Chapter 1 of Vision: Computational Investigation into the Human Representation and Processing of Visual Information, David Marr, MIT Press, 1980.
Distinctive Image Features from Scale-Invariant Keypoints, David G. Lowe. In: International Journal of Computer Vision, 2004.
Object detection with discriminatively trained part-based models, PF Felzenszwalb, RB Girshick, D McAllester, D Ramanan. In: IEEE Transactions on Pattern Analysis and Machine Intelligence, 2010.
Visual word ambiguity, JC Van Gemert, CJ Veenman, AWM Smeulders, JM Geusebroek. In: IEEE Transactions on Pattern Analysis and Machine Intelligence, 2010.
The devil is in the details: an evaluation of recent feature encoding methods. K Chatfield, VS Lempitsky, A Vedaldi, A Zisserman. In: British Machine Vision Conference, 2011.
Lecture 2: 17/05/2019 (The Shot Heard ‘Round the World)
Location: Aula 110 Santa Marta @ 10:15
In this lecture we will look at the revolutionary breakthrough that occurred in 2012: the re-introduction of neural networks into the modern discussion on object recognition. We will study some of the classic and contemporary models of Convolutional Neural Networks (CNNs) that continue to revolutionize the field. We will also look at extensions of these models to the detection problem.
Extra Resources
Required Reading
ImageNet Classification with Deep Convolutional Neural Networks. Alex Krizhevsky, Ilya Sutskever, and Geoffrey E. Hinton. In: Proceedings of NIPS, 2012.
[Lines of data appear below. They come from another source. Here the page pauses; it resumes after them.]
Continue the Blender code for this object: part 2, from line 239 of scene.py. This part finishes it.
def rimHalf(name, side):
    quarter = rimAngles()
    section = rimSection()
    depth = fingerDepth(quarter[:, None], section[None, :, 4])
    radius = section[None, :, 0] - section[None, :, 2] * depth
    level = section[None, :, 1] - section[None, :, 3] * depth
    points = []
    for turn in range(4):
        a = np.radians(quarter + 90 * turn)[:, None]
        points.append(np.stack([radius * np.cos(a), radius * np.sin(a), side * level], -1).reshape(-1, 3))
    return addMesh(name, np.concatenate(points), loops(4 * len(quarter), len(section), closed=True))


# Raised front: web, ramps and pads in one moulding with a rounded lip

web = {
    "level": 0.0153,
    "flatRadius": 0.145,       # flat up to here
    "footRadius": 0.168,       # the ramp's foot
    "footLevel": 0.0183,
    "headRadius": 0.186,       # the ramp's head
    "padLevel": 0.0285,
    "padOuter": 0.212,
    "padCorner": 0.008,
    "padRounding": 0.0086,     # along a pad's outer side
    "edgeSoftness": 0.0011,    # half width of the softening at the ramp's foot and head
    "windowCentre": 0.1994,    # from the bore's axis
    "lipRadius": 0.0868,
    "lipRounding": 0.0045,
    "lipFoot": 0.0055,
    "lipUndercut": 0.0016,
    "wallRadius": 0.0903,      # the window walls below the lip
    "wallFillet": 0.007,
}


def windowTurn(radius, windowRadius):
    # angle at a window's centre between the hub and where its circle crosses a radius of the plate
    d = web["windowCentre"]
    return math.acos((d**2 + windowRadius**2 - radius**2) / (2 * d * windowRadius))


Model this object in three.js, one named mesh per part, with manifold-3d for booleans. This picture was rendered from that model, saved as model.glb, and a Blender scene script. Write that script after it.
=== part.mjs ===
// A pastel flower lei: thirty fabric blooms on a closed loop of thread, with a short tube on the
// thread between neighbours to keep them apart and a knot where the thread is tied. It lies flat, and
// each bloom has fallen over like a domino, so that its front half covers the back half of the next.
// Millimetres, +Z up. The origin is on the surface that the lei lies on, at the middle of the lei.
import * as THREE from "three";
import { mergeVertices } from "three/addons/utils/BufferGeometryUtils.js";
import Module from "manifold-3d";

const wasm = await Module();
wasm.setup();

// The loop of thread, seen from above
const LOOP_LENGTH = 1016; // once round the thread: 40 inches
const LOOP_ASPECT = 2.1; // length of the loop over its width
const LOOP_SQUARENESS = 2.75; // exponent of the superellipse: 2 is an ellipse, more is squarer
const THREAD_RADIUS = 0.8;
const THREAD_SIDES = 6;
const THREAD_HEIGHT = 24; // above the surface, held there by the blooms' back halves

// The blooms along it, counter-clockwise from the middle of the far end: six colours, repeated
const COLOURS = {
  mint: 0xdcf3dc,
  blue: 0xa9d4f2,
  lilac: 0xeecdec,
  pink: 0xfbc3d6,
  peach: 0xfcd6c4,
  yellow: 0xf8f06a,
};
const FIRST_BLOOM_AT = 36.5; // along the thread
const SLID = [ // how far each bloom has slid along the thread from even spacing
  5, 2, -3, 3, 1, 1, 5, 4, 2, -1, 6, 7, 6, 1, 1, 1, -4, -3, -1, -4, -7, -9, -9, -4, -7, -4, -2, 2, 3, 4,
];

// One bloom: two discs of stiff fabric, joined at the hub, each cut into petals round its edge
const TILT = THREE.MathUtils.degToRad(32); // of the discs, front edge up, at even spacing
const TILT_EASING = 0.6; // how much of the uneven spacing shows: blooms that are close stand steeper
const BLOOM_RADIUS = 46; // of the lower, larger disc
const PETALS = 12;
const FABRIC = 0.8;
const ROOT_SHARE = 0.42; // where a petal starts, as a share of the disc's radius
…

Very Deep Convolutional Networks for Large-Scale Image Recognition. Karen Simonyan and Andrew Zisserman. In: arXiv preprint arXiv:1409.1556, 2014.
Deep Residual Learning for Image Recognition. Kaiming He, Xiangyu Zhang, Shaoqing Ren, Jian Sun. In: Proceedings of CVPR, 2016.
Fast-RCNN. R. Girshick. In: Proceedings of ICCV, 2015.
Recommended Reading
Gradient-based learning applied to document recognition. Y. LeCun, L. Bottou, Y. Bengio, and P Haffner. In: Proceedings of the IEEE, 1998.
Return of the Devil in the Details: Delving Deep into Convolutional Nets Ken Chatfield, Karen Simonyan, Andrea Vedaldi, and Andrew Zisserman. In: Proceedings of BMVC, 2015.
Lecture 3: 24/05/2019 (The State-of-the-art)
Location: Aula 110 Santa Marta @ 10:15
In this final lecture we will leverage what we have learned about the historical development of modern object detection to study some state-of-the-art topics in object recognition. We will see the state-of-the-art detector YOLO, how to convert a CNN into a fully-convolutional network for segmentation, how CNNs can be used to learn generative models of image distributions, and how to (partially) mitigate the need for massive amounts of data via self-supervision.
Extra resources
Required Reading
You only look once: Unified, real-time object detection. J Redmon, S Divvala, R Girshick, A Farhadi. In: Proceedings of CVPR, 2016.
Fully convolutional networks for semantic segmentation. E Shelhamer, J Long, T Darrell. In: IEEE Transactions on Pattern Analysis and Machine Intelligence, 2017.
Unsupervised representation learning with deep convolutional generative adversarial networks. A Radford, L Metz, S Chintala. In: arXiv preprint arXiv:1511.06434, 2015.
Exploiting Unlabeled Data in CNNs by Self-supervised Learning to Rank. X. Liu, J. van de Weijer, A. D. Bagdanov. In: IEEE transactions on pattern analysis and machine intelligence, 2019.
Recommended Reading
Anything that catches your fancy from CVPR, NIPS, ICCV, ECCV, BMVC, ICLR.
Lecture 4: 31/05/2019 (Object Recognition in Video)
Location: Aula 110 Santa Marta @ 10:15
TBD
Final Examination
There will be a final, oral examination for this course. This exam will consist of a 20-minute, reading-group style presentation on a paper selected from a recent edition of a major computer vision conference. Papers from CVPR, ECCV, ICCV, BMVC, NIPS, etc., are all fair game. Please confer with me before preparing the presentation for your final examination.
These course presentations will be scheduled approximately 3-4 weeks after the end of the course.